A veces, tendemos a pensar que las circunstancias dolorosas que atravesamos son momentos infructíferos en los que nada bueno podría salir de nosotros. No obstante, en aquel perfecto altar levantado en el Gólgota, momento en que Jesús era afligido en su cuerpo físico, todo el universo fue testigo de la majestuosa declaración: “Consumado es”. El dolor no pudo eclipsar la ofrenda más perfecta ni el estruendo victorioso de la vida resucitada que inundó los cielos y la Tierra.
Salmo 69:29-30 dice:“Y a mí, que estoy pobre y adolorido, que me proteja, oh Dios, tu salvación. Con cánticos alabaré el nombre de Dios; con acción de gracias lo exaltaré”. La alabanza es un fruto de la fe y de la gracia que se deja ver y se perfecciona en nosotros en medio de las diferentes pruebas que son parte de la vida.
Al proclamar alabanza, no lo hacemos desde una especie de positivismo que niega la realidad del dolor o la dificultad de la prueba, sino desde un corazón que pese a estar atravesando el valle de sombras es pastoreado por la extraordinaria obra del Espíritu Santo, quien abre los ojos de nuestro interior para ver cómo la bondad de Dios es permanente, estable, firme, abundante y no entra en jaque por nada.
Los momentos de aflicción pueden contener pérdidas, soledad, crisis financieras, miedos, conflictos con otros, diagnósticos repentinos, injusticias, entre otras cosas. Son variadas las presentaciones que toma el dolor en la vida, pero es allí donde debemos volcarnos al Señor y descansar en las verdades eternas que sostienen nuestro espíritu, apartándonos de la necesidad desesperada de escapar de la prueba y sumergiéndonos, en cambio, en el deseo profundo de experimentar la alabanza que florece en nosotros en medio de ella.
Maravillosamente, nos encontraremos diciendo: “Sabemos que puedes librarnos de esto Señor, pero nuestro anhelo es que encuentres los frutos que esperas de esta estación”.
Cómo olvidar a Pablo y a Silas orando y cantando en la oscuridad de una cárcel, en medio de hostilidad. Pero si algo podemos aprender de estos hombres comunes y corrientes, es que las tribulaciones se convierten en las mejores oportunidades para afirmarnos en aquello que hemos visto y creído. No fueron las canciones las que liberaron a Pablo y a Silas, sino la plenitud que habitaba su ser más allá de que su cuerpo físico estaba preso.

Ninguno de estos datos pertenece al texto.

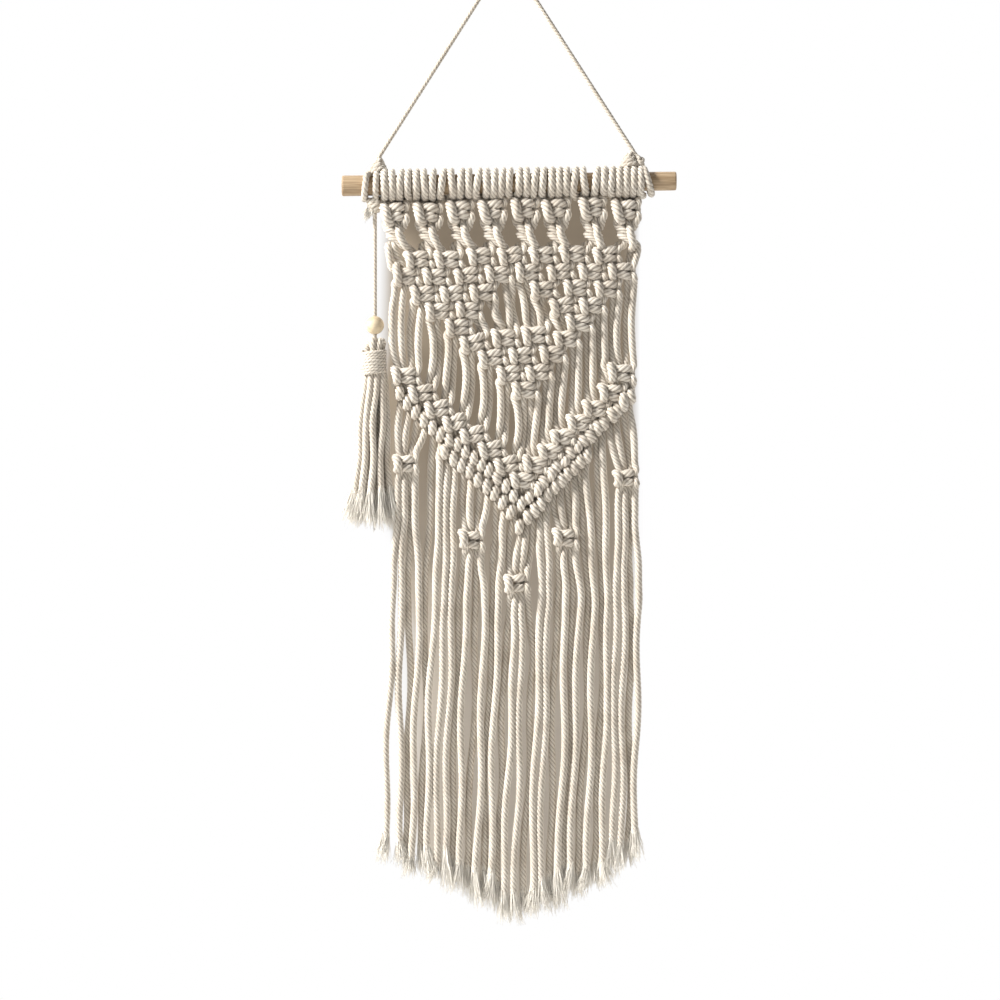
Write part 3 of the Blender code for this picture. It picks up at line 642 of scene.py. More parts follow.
def sinnet(x, z, slot):
    """One strand's way down the half knots: the outer two wind round the middle two in loose loops."""
    top, foot = SINNET
    if slot == 1:
        return [
            (x - 1.6, 2.0, top, 0.85),
            (x - 1.4, 2.4, (top + foot) / 2, 0.85),
            (x - 3.2, 1.0, foot - 1.0, 0.9),
        ]
    if slot == 2:
        return [
            (x + 0.4, -2.8, top + 1.0, 0.9),
            (x + 1.2, -5.4, top - 3.6, 1.06),
            (x + 2.6, -5.4, top - 8.4, 1.06),
            (x + 5.4, -3.0, foot, 1.0),
        ]
    path = []
    start = 0.0 if slot == 0 else pi
    wide, deep = SINNET_RADII
    height = top
    while height > foot - 0.1:
        angle = start + 2 * pi * (top - height) / SINNET_PITCH
        turned = (angle - start) % (2 * pi)
        front = turned if slot == 0 else (turned + pi) % (2 * pi)
        drop = SINNET_DROP * ((1 - cos(front)) / 2 - (0 if slot == 0 else 1))
        share = 0.8 + 0.3 * abs(cos(angle))
        path.append((x - wide * cos(angle), -deep * sin(angle), height - drop, share))
        height -= SINNET_PITCH / 8
    return path


def hitch_spot(row, strand):
    """The middle of a strand's oval turn in a row of hitches, or None."""
    first, step, line = row
    last = 16 if step > 0 else 17
    if not min(first, last) <= strand <= max(first, last):
        return None
    share = (strand - first) / (last - first)
    xs = np.array([x for x, _ in line])
    zs = np.array([z for _, z in line])
    x = xs[0] + share * (xs[-1] - xs[0])
    order = np.argsort(xs)
    return x, float(np.interp(x, xs[order], zs[order]))


def hitched(x, z, side):
    """A strand's turn over the held cord: down behind it, up in front as an oval, and down behind."""
    lean = 0.9 * sin(x * 2.3 + z * 1.1)
    z += 0.6 * sin(x * 1.3 - z * 0.7)
    return [
        (x - 0.6 * side, 3.4, z + HITCH_TALL + 1.6, 0.85),
        (x - 1.4 * side, 4.8, z, 0.7),
        (x - 1.0, 1.6, z - HITCH_TALL - 0.4, 0.75),
        (x + 0.9 + lean, -4.0, z - HITCH_TALL * 0.7, 1.14),
        (x, -5.6, z, 1.26),
        (x - 0.9 - lean, -4.0, z + HITCH_TALL * 0.7, 1.14),
        (x + 0.9, 1.4, z + HITCH_TALL + 0.4, 0.75),
        (x + 1.7 * side, 4.6, z, 0.7),
        (x + 0.6 * side, 2.4, z - HITCH_TALL - 2.2, 0.85),
    ]


def knots_of(strand):
    """The square knots that a strand passes below its sinnet, from the top: x, z and its slot."""
    met = []
    for first, step, middles, heights in KNOT_BARS:
        for i, (x, z) in enumerate(zip(middles, heights)):
            slot = strand - (first + step * i)
            if 0 <= slot < STRANDS_PER_KNOT:
                met.append((x, z, slot))
    return sorted(met, key=lambda knot: -knot[1])


# How the outermost strands come down beside the first rows of knots: x, y and z.
OUTER_RUNS = {
    1: ((-88.2, -1.0, -213.0), (-87.0, -0.6, -221.0), (-84.6, 0.0, -226.0)),
    2: ((-83.2, 2.6, -213.0), (-81.8, 2.0, -221.0)),
    31: ((92.6, 2.6, -211.0), (92.0, 2.0, -218.0)),
    32: ((97.2, -1.0, -211.0), (96.6, -1.0, -218.0)),
}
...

Siempre que la Biblia nos habla acerca de padecimientos y pruebas, los coloca en un plano momentáneo, leve, breve; pero cuando nuestros ojos se abren a las incomparables realidades disponibles en Cristo —constantes, permanentes, ilimitadas—, entonces, el dolor viene a ser una estación en la que se producirá una grandiosa cosecha de alabanza y contentamiento.
Cuando alabamos en las diferentes expresiones que toma la alabanza (oraciones, proclamación de la Palabra, canciones, cánticos espontáneos), estamos dejando en evidencia que el fundamento de nuestro gozo y contentamiento está en lo invisible y en la bondad desbordante de nuestro Padre. Lo contrario a la alabanza es la queja, y la queja siempre intenta poner en discusión la bondad de Dios en nuestras vidas.
Mateo 21:16 registra este diálogo.
—¿Oyes lo que esos están diciendo? —protestaron.
—Claro que sí —respondió Jesús—; ¿no han leído nunca: “En los labios de los pequeños y de los niños de pecho has puesto la perfecta alabanza”?
Un corazón perfeccionable es aquel que conserva en el tiempo el hambre por el Pan de Vida, de la misma forma en que un niño lactante no se despega de la fuente que lo mantiene nutrido. La alabanza, en otro sentido, es el fruto de ver a Cristo, de comer del árbol de vida; a medida que experimentamos su bondad y sus virtudes, hay un fluir natural de la fe que sale desde nuestro interior y aumenta conforme a la dimensión de aquello que nuestros ojos contemplan con atención y que nuestro ser abraza con diligencia.